The United Nations Office for the Coordination of Humanitarian Affairs (OCHA) has a Centre for Humanitarian Data in The Hague, the Netherlands to help increase the use and impact of data in the humanitarian sector. The vision is to create a future where all people involved in a humanitarian emergency have access to the data they need, when and how they need it, to make responsible and informed decisions. Deadline: March 31, 2018
The Centre focuses on four areas: data services, data policy, data literacy, and network engagement. The Centre’s data services work includes direct management of the Humanitarian Data Exchange (HDX) platform and the Humanitarian Exchange Language (HXL) data standard. The data literacy work focuses on improving the data skills of technical and non-technical humanitarians. For data policy, the Centre works with partners to develop institutional agreements for sharing data in crisis settings. Finally, the Centre works to further build and engage an active community in support of its mission and objectives through a number of events and communication activities.
Data Fellows Programme
The Centre will host its inaugural class of Fellows in The Hague in June and July 2018. Through this programme, Fellows will come together to design and deliver targeted projects that contribute to the overall goals of the Centre.
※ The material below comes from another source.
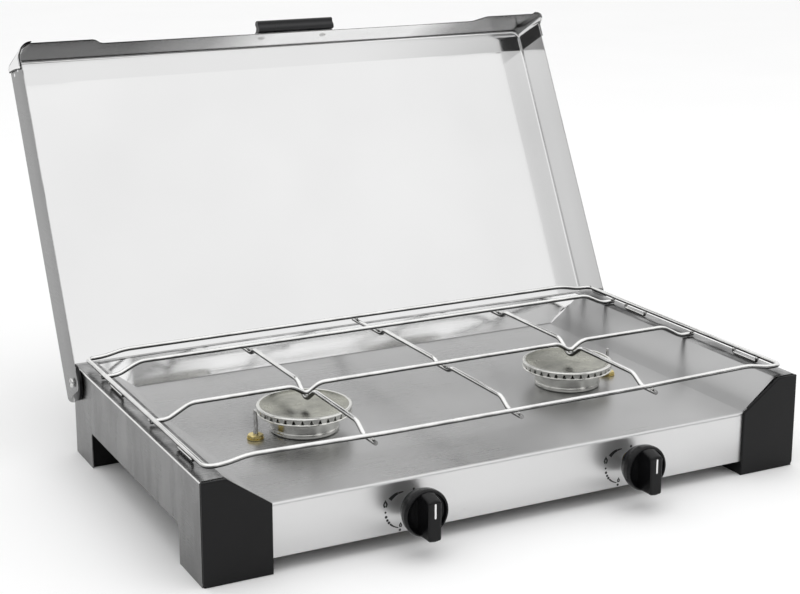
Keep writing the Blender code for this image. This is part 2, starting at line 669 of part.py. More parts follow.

The 2018 Fellows will focus on four areas where the Centre is seeking new perspectives, insights and partnerships including Data Science, Data Storytelling, Predictive Analytics, and User Experience Research. The Fellowship programme will be residential, with Fellows living and working in The Hague under the direction of the Data Fellows Programme Coordinator and with support from the entire Centre team.
We are seeking four Fellows for the 2018 class, one Fellow per focus area. Support for the first class of Fellows is being provided as part of the OCHA partnership with, inter alia, Education Above All Foundation that works to improve access to quality education for vulnerable and marginalized people in the developing world.